19 kids missing in national huntTo make sure that evil parents aren’t imprisoning or doing fatal harm to their young children, the government has looked into thousands of kids reported missing from schools.
The good news is that most of them have been tracked down and are fine.
But 19 first graders are still missing - and the worst is feared.
The hunt began when an 11-year-old girl appeared barefoot in Incheon last December after having escaped imprisonment in her own house for two years. The girl told police that her father beat her with fists, a cane and even a steel pipe, and the only thing she could freely eat or drink was water. When she was found, she weighed 16 kilograms (35 pounds), the average weight of a 4-year-old.

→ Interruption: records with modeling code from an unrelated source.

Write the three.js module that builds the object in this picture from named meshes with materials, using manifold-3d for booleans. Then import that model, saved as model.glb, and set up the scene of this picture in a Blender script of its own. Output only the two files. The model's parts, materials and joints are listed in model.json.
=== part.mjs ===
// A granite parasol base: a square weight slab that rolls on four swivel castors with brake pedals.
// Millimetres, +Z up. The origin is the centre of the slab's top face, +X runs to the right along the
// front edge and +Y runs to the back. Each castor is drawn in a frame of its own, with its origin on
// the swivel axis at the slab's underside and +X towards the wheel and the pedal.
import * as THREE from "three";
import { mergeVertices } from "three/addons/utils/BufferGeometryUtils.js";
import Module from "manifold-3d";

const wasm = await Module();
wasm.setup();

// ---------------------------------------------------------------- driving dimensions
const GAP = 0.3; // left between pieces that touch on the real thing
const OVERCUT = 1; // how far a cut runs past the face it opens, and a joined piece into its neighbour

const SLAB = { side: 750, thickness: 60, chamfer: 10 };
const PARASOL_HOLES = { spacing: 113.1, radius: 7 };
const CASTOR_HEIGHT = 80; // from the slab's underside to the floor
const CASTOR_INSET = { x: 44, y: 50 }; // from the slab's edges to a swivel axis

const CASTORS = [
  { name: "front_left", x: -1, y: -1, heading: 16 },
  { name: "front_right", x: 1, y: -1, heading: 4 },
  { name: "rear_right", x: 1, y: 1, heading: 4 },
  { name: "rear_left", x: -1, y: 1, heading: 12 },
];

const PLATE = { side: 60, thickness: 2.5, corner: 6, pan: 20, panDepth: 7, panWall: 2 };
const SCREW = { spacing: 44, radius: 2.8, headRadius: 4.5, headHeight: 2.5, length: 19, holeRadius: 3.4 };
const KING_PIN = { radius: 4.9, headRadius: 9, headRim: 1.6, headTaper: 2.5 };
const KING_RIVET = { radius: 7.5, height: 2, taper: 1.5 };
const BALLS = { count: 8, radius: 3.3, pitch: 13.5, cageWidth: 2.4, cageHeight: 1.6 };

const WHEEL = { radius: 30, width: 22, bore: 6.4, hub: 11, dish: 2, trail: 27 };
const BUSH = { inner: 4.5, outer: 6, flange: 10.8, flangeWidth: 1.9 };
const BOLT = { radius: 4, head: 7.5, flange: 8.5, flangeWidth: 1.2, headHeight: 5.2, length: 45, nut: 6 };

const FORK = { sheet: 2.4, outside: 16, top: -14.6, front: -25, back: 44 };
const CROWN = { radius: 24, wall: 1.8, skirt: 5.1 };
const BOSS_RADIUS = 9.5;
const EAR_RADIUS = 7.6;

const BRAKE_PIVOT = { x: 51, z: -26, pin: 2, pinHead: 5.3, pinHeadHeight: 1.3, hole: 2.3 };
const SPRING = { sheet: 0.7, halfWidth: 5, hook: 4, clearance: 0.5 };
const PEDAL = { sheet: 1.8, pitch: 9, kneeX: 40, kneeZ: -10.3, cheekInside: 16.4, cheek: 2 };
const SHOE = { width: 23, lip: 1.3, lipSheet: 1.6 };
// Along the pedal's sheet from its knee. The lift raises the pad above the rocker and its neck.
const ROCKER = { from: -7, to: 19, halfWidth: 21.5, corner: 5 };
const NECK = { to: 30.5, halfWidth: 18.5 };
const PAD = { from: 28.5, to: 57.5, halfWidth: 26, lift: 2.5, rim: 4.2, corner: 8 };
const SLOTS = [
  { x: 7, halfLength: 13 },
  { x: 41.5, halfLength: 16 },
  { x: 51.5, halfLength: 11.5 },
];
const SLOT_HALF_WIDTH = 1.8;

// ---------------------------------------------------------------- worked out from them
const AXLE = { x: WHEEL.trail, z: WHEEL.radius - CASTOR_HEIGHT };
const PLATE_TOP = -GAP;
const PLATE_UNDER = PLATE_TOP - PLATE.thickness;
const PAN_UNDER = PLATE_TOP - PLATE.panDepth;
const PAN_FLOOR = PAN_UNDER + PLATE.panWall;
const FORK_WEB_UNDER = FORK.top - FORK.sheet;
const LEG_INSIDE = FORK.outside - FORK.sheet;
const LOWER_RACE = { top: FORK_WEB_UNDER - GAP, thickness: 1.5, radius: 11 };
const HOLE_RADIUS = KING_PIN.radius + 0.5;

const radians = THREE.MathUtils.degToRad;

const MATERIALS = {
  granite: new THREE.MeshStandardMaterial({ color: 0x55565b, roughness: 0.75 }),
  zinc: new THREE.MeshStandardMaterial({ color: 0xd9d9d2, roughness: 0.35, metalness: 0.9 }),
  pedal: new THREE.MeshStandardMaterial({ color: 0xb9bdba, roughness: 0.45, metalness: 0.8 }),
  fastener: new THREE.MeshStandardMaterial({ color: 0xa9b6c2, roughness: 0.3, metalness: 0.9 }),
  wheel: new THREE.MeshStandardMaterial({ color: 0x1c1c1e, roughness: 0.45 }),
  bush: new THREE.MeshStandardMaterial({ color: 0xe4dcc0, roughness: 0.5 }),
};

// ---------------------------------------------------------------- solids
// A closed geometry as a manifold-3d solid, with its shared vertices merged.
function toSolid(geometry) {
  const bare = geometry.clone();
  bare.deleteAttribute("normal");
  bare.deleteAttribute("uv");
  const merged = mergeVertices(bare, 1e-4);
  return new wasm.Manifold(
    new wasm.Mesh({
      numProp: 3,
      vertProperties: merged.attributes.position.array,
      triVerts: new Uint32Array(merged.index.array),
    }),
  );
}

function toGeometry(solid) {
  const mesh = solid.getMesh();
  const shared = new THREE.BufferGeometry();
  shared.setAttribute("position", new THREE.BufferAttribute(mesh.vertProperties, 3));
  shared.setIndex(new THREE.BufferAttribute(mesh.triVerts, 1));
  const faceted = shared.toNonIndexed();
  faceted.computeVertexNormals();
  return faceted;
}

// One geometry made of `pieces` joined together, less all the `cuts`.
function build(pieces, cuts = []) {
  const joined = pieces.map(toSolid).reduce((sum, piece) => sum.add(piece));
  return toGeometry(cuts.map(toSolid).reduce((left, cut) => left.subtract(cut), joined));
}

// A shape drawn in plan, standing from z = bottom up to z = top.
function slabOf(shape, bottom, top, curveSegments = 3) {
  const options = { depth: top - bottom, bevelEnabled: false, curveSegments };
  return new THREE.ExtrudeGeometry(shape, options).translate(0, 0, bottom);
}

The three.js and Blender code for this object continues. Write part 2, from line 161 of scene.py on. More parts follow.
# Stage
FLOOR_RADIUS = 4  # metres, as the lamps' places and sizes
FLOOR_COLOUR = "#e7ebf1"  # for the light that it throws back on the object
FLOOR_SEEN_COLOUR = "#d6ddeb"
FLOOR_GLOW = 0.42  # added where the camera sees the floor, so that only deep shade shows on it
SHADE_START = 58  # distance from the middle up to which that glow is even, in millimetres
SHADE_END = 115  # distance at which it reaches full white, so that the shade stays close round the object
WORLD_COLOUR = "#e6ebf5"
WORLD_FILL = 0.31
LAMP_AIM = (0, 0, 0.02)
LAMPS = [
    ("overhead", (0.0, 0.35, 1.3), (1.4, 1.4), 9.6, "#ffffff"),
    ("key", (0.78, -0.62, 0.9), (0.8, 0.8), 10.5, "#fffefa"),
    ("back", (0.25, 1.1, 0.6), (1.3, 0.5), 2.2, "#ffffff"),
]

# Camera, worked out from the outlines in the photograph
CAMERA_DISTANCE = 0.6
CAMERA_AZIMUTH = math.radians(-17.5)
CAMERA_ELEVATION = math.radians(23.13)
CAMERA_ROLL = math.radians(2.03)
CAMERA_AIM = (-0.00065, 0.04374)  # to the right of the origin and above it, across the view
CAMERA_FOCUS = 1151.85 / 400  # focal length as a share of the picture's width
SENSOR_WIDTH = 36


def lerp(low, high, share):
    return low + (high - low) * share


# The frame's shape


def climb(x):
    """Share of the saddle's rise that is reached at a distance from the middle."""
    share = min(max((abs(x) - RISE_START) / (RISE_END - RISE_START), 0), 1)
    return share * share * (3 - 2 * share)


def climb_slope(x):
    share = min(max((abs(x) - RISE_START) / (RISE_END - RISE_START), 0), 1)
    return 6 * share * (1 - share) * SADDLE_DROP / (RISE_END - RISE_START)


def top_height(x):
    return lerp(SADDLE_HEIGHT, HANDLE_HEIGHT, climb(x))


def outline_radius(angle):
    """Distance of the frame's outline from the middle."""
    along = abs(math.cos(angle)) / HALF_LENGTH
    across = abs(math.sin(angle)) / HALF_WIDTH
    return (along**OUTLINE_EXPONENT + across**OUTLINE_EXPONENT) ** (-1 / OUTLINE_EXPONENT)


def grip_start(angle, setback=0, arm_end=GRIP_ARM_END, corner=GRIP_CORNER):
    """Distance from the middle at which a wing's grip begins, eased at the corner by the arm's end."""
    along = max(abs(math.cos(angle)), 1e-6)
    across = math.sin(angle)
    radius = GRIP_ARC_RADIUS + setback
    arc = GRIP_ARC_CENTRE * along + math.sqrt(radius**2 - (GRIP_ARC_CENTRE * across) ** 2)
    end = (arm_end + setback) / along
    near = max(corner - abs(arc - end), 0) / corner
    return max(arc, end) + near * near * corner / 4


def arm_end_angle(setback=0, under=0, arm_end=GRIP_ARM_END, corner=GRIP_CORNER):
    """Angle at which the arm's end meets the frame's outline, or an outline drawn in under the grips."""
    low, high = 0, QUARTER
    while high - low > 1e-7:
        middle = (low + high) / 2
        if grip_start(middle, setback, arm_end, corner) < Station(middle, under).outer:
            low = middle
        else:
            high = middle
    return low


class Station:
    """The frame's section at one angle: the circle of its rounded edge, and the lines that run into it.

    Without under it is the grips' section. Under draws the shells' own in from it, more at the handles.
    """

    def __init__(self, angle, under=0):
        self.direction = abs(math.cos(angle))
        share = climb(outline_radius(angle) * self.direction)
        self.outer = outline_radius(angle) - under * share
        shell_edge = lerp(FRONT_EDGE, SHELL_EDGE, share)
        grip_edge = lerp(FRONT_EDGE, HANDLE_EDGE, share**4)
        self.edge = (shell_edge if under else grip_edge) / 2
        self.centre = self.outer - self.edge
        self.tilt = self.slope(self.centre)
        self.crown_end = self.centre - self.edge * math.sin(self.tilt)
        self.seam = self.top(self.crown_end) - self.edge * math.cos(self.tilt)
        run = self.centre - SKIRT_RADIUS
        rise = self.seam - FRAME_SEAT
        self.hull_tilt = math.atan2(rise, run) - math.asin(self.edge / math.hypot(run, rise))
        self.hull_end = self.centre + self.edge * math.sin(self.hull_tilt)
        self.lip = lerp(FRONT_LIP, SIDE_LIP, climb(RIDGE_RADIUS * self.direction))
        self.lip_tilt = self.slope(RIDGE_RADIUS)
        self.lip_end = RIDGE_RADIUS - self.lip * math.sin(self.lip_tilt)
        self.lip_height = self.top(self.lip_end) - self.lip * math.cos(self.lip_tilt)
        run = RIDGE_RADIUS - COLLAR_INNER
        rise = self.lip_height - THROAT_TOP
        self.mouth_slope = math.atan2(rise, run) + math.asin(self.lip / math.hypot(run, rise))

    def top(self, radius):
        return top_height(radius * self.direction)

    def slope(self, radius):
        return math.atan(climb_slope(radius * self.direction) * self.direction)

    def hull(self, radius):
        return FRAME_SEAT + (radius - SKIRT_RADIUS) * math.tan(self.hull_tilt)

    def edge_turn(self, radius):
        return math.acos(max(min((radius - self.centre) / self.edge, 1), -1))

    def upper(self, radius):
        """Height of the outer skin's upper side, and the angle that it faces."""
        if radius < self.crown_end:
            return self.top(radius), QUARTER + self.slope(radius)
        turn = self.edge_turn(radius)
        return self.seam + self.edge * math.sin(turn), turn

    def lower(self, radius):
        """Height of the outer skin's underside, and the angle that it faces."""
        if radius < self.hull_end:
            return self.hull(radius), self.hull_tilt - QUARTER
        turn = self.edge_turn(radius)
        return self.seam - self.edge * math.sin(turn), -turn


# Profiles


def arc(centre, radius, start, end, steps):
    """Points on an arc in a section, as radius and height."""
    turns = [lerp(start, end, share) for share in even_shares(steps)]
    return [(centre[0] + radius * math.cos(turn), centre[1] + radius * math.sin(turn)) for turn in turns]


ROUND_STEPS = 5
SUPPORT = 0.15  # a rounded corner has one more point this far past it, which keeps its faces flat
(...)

Starting in January, the Ministry of Education and police have been tracking down students reported as having stopped going to school.
According to the ministry, 6,694 students who registered to start elementary school never showed up. In addition, 986 middle school students were missing. Under order of the government, schools looked for the missing kids in cooperation with local community centers. They found 7,394 students and confirmed their safety. Most of them had moved to different schools and not told their previous schools.
“That left us with 286 elementary and middle school students who were missing; police located 267,” said Shin Ik-hyun, head of the student policy department at the Education Ministry. “Police are trying to locate the missing 19. All of them are first graders.”
Since the end of February, the ministry has been distributing new manuals to provincial and city education offices in managing missing students. The manuals stipulate that education offices should report to police if a student goes missing for more than two days - the current manual says three days. The Education Ministry said relevant amendments to the Child Welfare Act will be pursued in the near future.
The manuals also require education office personnel to visit the homes of long-term missing students - such as home-schooled children - at least once a month. If they visit a home and cannot find the child, they must report it.
Those visits can produce gristly finds.
In January, the remains of a 7-year-old boy were found in his parents’ freezer in Bucheon, Gyeonggi, years after he stopped attending school. His parents told police the boy fell down while his father was forcing him to take a bath in 2012, and “suddenly died” a month later. The father told police that he dissected the boy’s body and stored some parts in the freezer, “throwing some away in a garbage bag and flushing some down the toilet.”
Also in Bucheon, the mummified remains of a 13-year-old girl were found in her parents’ house in February. She allegedly died after she was hit with a broomstick for five hours by her parents, who took a nap after their so-called disciplinary action for the girl. When they awoke, they allegedly realized she was dead. Her body was kept inside the house for more than 10 months, surrounded by air fresheners and dehumidifiers.
And on Monday, the remains of 7-year-old Shin Won-yeong were found buried in a hill in Pyeongtaek, Gyeonggi. Kim’s stepmother, frustrated at his not being properly potty-trained, allegedly beat the boy in a bathroom in early February, stripped him and doused him in cold water. She locked him up in the bathroom overnight, and the father discovered him dead the next day.
All of the cases were discovered by police because of the probe into children missing from school.
The Ministry of Health and Welfare is also working on a project to develop a comprehensive database on children aged 4 to 6 to more quickly spot kids suspected of being abused by parents.